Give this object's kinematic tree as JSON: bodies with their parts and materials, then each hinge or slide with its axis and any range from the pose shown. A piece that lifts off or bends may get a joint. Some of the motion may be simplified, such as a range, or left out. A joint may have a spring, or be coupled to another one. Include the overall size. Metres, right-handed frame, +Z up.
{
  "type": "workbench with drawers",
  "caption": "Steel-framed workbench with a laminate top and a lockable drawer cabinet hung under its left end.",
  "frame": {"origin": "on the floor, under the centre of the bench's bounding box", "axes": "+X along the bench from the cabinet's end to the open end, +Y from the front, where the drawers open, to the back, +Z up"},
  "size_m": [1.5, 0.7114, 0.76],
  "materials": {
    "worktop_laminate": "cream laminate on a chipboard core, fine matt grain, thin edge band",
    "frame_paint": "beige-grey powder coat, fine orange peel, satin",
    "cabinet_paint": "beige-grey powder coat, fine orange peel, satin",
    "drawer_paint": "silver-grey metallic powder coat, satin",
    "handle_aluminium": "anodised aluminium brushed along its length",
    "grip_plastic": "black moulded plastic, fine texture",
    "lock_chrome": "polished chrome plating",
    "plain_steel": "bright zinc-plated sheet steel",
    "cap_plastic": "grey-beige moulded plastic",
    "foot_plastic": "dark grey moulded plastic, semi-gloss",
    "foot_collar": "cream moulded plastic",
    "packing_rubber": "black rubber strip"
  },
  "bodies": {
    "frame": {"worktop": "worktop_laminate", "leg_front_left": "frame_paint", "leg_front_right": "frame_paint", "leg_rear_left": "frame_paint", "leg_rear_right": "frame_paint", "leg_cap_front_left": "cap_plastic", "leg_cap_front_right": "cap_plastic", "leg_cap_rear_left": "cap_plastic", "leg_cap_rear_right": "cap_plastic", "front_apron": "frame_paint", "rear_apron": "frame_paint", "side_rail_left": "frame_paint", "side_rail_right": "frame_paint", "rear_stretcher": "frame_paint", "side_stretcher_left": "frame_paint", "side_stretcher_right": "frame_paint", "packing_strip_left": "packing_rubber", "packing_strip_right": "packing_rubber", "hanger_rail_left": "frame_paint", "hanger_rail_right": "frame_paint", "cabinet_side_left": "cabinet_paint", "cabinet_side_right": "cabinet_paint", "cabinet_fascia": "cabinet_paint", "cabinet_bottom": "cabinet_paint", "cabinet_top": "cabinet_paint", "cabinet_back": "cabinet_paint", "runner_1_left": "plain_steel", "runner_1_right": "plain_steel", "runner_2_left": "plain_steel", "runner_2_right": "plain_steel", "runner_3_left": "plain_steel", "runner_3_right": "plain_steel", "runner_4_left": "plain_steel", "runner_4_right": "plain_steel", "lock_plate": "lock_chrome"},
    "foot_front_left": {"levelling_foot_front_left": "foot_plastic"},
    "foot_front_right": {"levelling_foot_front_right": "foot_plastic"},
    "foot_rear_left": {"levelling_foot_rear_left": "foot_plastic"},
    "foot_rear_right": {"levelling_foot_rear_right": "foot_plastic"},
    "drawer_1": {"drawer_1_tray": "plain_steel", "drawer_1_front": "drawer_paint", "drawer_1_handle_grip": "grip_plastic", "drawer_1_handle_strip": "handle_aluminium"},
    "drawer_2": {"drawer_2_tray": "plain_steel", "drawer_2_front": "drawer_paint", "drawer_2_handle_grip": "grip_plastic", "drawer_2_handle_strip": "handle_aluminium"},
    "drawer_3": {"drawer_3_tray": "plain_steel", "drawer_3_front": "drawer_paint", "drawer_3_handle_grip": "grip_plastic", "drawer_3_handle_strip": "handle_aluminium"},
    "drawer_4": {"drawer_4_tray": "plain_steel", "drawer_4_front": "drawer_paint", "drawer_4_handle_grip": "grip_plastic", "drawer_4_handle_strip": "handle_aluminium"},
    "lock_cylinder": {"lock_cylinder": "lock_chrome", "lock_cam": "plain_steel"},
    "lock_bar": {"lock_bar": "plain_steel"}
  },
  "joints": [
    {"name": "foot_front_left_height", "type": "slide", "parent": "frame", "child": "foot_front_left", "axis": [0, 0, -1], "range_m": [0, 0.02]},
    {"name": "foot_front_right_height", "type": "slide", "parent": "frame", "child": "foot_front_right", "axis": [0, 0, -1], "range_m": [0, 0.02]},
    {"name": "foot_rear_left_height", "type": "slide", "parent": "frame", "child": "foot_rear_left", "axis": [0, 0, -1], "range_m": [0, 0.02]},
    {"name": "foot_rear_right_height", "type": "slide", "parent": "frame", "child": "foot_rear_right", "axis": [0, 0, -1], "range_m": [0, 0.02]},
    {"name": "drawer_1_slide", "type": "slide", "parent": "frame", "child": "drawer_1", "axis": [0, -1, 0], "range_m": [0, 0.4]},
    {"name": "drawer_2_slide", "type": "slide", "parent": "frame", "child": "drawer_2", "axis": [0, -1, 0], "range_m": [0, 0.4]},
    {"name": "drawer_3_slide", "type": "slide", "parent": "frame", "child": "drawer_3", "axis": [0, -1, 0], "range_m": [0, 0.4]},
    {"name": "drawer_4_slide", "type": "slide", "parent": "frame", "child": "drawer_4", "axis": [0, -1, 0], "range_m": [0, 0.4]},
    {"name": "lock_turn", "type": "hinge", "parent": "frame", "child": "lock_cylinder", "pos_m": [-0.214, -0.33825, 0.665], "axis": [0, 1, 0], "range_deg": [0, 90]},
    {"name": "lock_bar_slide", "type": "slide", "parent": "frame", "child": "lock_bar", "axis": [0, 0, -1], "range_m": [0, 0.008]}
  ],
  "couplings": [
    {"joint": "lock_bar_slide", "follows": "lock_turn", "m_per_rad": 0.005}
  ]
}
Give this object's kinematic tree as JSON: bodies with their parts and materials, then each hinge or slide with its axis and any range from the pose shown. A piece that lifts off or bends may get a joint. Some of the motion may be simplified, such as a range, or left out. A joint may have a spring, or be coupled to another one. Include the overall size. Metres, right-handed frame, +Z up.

..............................

▸ **Exercise**
Using the material above, print every entry exactly as written.

▸ **Written response**
Give this object's kinematic tree as JSON: bodies with their parts and materials, then each hinge or slide with its axis and any range from the pose shown. A piece that lifts off or bends may get a joint. Some of the motion may be simplified, such as a range, or left out. A joint may have a spring, or be coupled to another one. Include the overall size. Metres, right-handed frame, +Z up.
{
  "type": "workbench with drawers",
  "caption": "Steel-framed workbench with a laminate top and a lockable drawer cabinet hung under its left end.",
  "frame": {"origin": "on the floor, under the centre of the bench's bounding box", "axes": "+X along the bench from the cabinet's end to the open end, +Y from the front, where the drawers open, to the back, +Z up"},
  "size_m": [1.5, 0.7114, 0.76],
  "materials": {
    "worktop_laminate": "cream laminate on a chipboard core, fine matt grain, thin edge band",
    "frame_paint": "beige-grey powder coat, fine orange peel, satin",
    "cabinet_paint": "beige-grey powder coat, fine orange peel, satin",
    "drawer_paint": "silver-grey metallic powder coat, satin",
    "handle_aluminium": "anodised aluminium brushed along its length",
    "grip_plastic": "black moulded plastic, fine texture",
    "lock_chrome": "polished chrome plating",
    "plain_steel": "bright zinc-plated sheet steel",
    "cap_plastic": "grey-beige moulded plastic",
    "foot_plastic": "dark grey moulded plastic, semi-gloss",
    "foot_collar": "cream moulded plastic",
    "packing_rubber": "black rubber strip"
  },
  "bodies": {
    "frame": {"worktop": "worktop_laminate", "leg_front_left": "frame_paint", "leg_front_right": "frame_paint", "leg_rear_left": "frame_paint", "leg_rear_right": "frame_paint", "leg_cap_front_left": "cap_plastic", "leg_cap_front_right": "cap_plastic", "leg_cap_rear_left": "cap_plastic", "leg_cap_rear_right": "cap_plastic", "front_apron": "frame_paint", "rear_apron": "frame_paint", "side_rail_left": "frame_paint", "side_rail_right": "frame_paint", "rear_stretcher": "frame_paint", "side_stretcher_left": "frame_paint", "side_stretcher_right": "frame_paint", "packing_strip_left": "packing_rubber", "packing_strip_right": "packing_rubber", "hanger_rail_left": "frame_paint", "hanger_rail_right": "frame_paint", "cabinet_side_left": "cabinet_paint", "cabinet_side_right": "cabinet_paint", "cabinet_fascia": "cabinet_paint", "cabinet_bottom": "cabinet_paint", "cabinet_top": "cabinet_paint", "cabinet_back": "cabinet_paint", "runner_1_left": "plain_steel", "runner_1_right": "plain_steel", "runner_2_left": "plain_steel", "runner_2_right": "plain_steel", "runner_3_left": "plain_steel", "runner_3_right": "plain_steel", "runner_4_left": "plain_steel", "runner_4_right": "plain_steel", "lock_plate": "lock_chrome"},
    "foot_front_left": {"levelling_foot_front_left": "foot_plastic"},
    "foot_front_right": {"levelling_foot_front_right": "foot_plastic"},
    "foot_rear_left": {"levelling_foot_rear_left": "foot_plastic"},
    "foot_rear_right": {"levelling_foot_rear_right": "foot_plastic"},
    "drawer_1": {"drawer_1_tray": "plain_steel", "drawer_1_front": "drawer_paint", "drawer_1_handle_grip": "grip_plastic", "drawer_1_handle_strip": "handle_aluminium"},
    "drawer_2": {"drawer_2_tray": "plain_steel", "drawer_2_front": "drawer_paint", "drawer_2_handle_grip": "grip_plastic", "drawer_2_handle_strip": "handle_aluminium"},
    "drawer_3": {"drawer_3_tray": "plain_steel", "drawer_3_front": "drawer_paint", "drawer_3_handle_grip": "grip_plastic", "drawer_3_handle_strip": "handle_aluminium"},
    "drawer_4": {"drawer_4_tray": "plain_steel", "drawer_4_front": "drawer_paint", "drawer_4_handle_grip": "grip_plastic", "drawer_4_handle_strip": "handle_aluminium"},
    "lock_cylinder": {"lock_cylinder": "lock_chrome", "lock_cam": "plain_steel"},
    "lock_bar": {"lock_bar": "plain_steel"}
  },
  "joints": [
    {"name": "foot_front_left_height", "type": "slide", "parent": "frame", "child": "foot_front_left", "axis": [0, 0, -1], "range_m": [0, 0.02]},
    {"name": "foot_front_right_height", "type": "slide", "parent": "frame", "child": "foot_front_right", "axis": [0, 0, -1], "range_m": [0, 0.02]},
    {"name": "foot_rear_left_height", "type": "slide", "parent": "frame", "child": "foot_rear_left", "axis": [0, 0, -1], "range_m": [0, 0.02]},
    {"name": "foot_rear_right_height", "type": "slide", "parent": "frame", "child": "foot_rear_right", "axis": [0, 0, -1], "range_m": [0, 0.02]},
    {"name": "drawer_1_slide", "type": "slide", "parent": "frame", "child": "drawer_1", "axis": [0, -1, 0], "range_m": [0, 0.4]},
    {"name": "drawer_2_slide", "type": "slide", "parent": "frame", "child": "drawer_2", "axis": [0, -1, 0], "range_m": [0, 0.4]},
    {"name": "drawer_3_slide", "type": "slide", "parent": "frame", "child": "drawer_3", "axis": [0, -1, 0], "range_m": [0, 0.4]},
    {"name": "drawer_4_slide", "type": "slide", "parent": "frame", "child": "drawer_4", "axis": [0, -1, 0], "range_m": [0, 0.4]},
    {"name": "lock_turn", "type": "hinge", "parent": "frame", "child": "lock_cylinder", "pos_m": [-0.214, -0.33825, 0.665], "axis": [0, 1, 0], "range_deg": [0, 90]},
    {"name": "lock_bar_slide", "type": "slide", "parent": "frame", "child": "lock_bar", "axis": [0, 0, -1], "range_m": [0, 0.008]}
  ],
  "couplings": [
    {"joint": "lock_bar_slide", "follows": "lock_turn", "m_per_rad": 0.005}
  ]
}
Give this object's kinematic tree as JSON: bodies with their parts and materials, then each hinge or slide with its axis and any range from the pose shown. A piece that lifts off or bends may get a joint. Some of the motion may be simplified, such as a range, or left out. A joint may have a spring, or be coupled to another one. Include the overall size. Metres, right-handed frame, +Z up.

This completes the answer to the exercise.